==== Record list

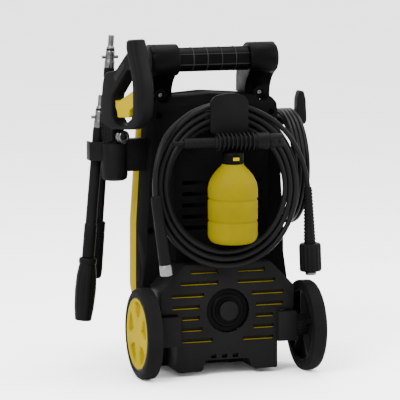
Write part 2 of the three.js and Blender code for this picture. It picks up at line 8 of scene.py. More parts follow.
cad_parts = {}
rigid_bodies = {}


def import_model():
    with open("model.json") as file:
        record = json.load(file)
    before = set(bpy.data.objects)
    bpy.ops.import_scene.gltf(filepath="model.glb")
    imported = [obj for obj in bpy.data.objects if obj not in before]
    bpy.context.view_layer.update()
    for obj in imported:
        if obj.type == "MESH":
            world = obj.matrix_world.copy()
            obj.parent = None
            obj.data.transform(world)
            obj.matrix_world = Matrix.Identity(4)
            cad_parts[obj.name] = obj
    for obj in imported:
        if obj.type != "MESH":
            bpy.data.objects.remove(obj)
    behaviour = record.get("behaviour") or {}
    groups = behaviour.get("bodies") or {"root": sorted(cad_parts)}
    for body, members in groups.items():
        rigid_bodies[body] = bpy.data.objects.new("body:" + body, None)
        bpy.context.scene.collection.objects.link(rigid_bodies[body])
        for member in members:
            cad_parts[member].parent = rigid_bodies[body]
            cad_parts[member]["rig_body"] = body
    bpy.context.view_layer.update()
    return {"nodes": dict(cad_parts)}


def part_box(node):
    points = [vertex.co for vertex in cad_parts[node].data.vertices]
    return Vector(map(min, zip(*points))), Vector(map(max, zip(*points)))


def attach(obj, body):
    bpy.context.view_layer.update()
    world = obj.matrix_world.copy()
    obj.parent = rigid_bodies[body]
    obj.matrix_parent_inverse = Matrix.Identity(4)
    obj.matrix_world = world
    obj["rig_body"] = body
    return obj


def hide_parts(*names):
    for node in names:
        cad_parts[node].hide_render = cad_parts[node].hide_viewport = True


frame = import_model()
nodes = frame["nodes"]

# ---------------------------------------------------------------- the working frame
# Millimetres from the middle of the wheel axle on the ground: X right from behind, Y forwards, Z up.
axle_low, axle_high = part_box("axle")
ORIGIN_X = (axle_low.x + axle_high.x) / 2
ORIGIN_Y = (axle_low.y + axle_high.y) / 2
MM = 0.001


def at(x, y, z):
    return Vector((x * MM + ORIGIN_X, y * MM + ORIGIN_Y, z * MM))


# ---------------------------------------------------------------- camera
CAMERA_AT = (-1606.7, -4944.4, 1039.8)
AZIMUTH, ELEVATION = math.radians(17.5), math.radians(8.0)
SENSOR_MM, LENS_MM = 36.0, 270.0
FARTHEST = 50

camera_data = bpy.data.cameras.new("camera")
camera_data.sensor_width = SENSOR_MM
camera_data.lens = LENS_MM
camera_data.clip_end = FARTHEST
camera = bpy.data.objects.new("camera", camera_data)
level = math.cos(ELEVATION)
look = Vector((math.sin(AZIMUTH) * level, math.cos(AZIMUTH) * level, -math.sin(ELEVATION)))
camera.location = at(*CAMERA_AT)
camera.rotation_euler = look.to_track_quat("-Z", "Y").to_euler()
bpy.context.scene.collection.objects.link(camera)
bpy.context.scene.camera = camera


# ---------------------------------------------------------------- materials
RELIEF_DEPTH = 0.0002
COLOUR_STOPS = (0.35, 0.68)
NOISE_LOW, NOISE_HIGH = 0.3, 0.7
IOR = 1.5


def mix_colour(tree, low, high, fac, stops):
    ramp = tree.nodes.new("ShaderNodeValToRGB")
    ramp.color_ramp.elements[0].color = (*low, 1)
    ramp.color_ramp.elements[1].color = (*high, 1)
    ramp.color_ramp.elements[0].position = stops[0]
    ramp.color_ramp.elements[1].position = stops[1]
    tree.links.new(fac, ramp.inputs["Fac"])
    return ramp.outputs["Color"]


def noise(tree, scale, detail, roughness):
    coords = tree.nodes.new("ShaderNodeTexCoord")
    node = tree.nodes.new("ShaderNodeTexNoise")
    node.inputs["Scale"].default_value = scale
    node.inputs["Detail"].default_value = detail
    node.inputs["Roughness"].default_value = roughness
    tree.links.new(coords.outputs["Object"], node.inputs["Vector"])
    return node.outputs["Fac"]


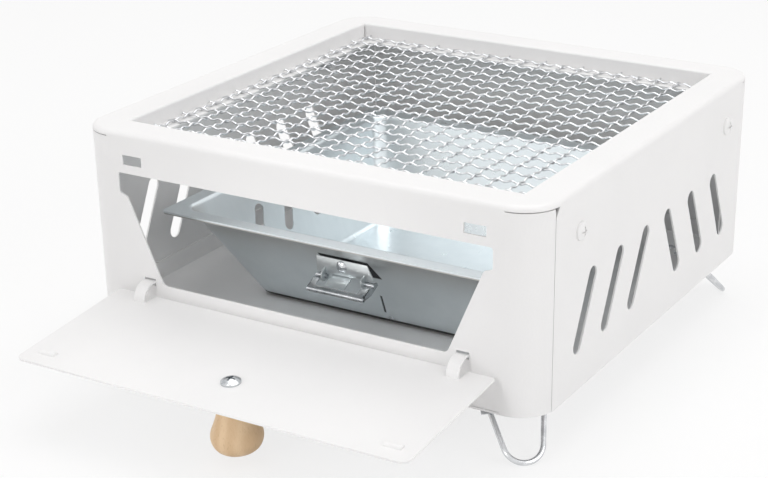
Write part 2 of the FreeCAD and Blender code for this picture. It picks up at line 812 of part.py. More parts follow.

========

What is asked:
Everything from the first line of the records above to the line containing "obj.matrix_parent_inverse = Matrix.Identity(4)", inclusive, should be repeated exactly; leave out the rest.

Answer to the problem:
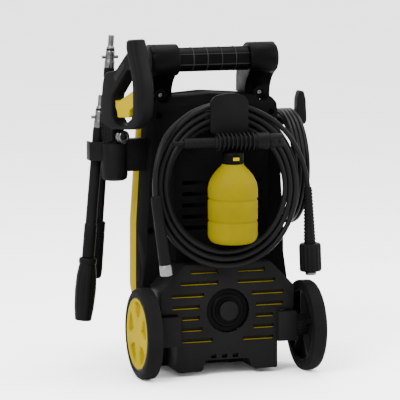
Write part 2 of the three.js and Blender code for this picture. It picks up at line 8 of scene.py. More parts follow.
cad_parts = {}
rigid_bodies = {}


def import_model():
    with open("model.json") as file:
        record = json.load(file)
    before = set(bpy.data.objects)
    bpy.ops.import_scene.gltf(filepath="model.glb")
    imported = [obj for obj in bpy.data.objects if obj not in before]
    bpy.context.view_layer.update()
    for obj in imported:
        if obj.type == "MESH":
            world = obj.matrix_world.copy()
            obj.parent = None
            obj.data.transform(world)
            obj.matrix_world = Matrix.Identity(4)
            cad_parts[obj.name] = obj
    for obj in imported:
        if obj.type != "MESH":
            bpy.data.objects.remove(obj)
    behaviour = record.get("behaviour") or {}
    groups = behaviour.get("bodies") or {"root": sorted(cad_parts)}
    for body, members in groups.items():
        rigid_bodies[body] = bpy.data.objects.new("body:" + body, None)
        bpy.context.scene.collection.objects.link(rigid_bodies[body])
        for member in members:
            cad_parts[member].parent = rigid_bodies[body]
            cad_parts[member]["rig_body"] = body
    bpy.context.view_layer.update()
    return {"nodes": dict(cad_parts)}


def part_box(node):
    points = [vertex.co for vertex in cad_parts[node].data.vertices]
    return Vector(map(min, zip(*points))), Vector(map(max, zip(*points)))


def attach(obj, body):
    bpy.context.view_layer.update()
    world = obj.matrix_world.copy()
    obj.parent = rigid_bodies[body]
    obj.matrix_parent_inverse = Matrix.Identity(4)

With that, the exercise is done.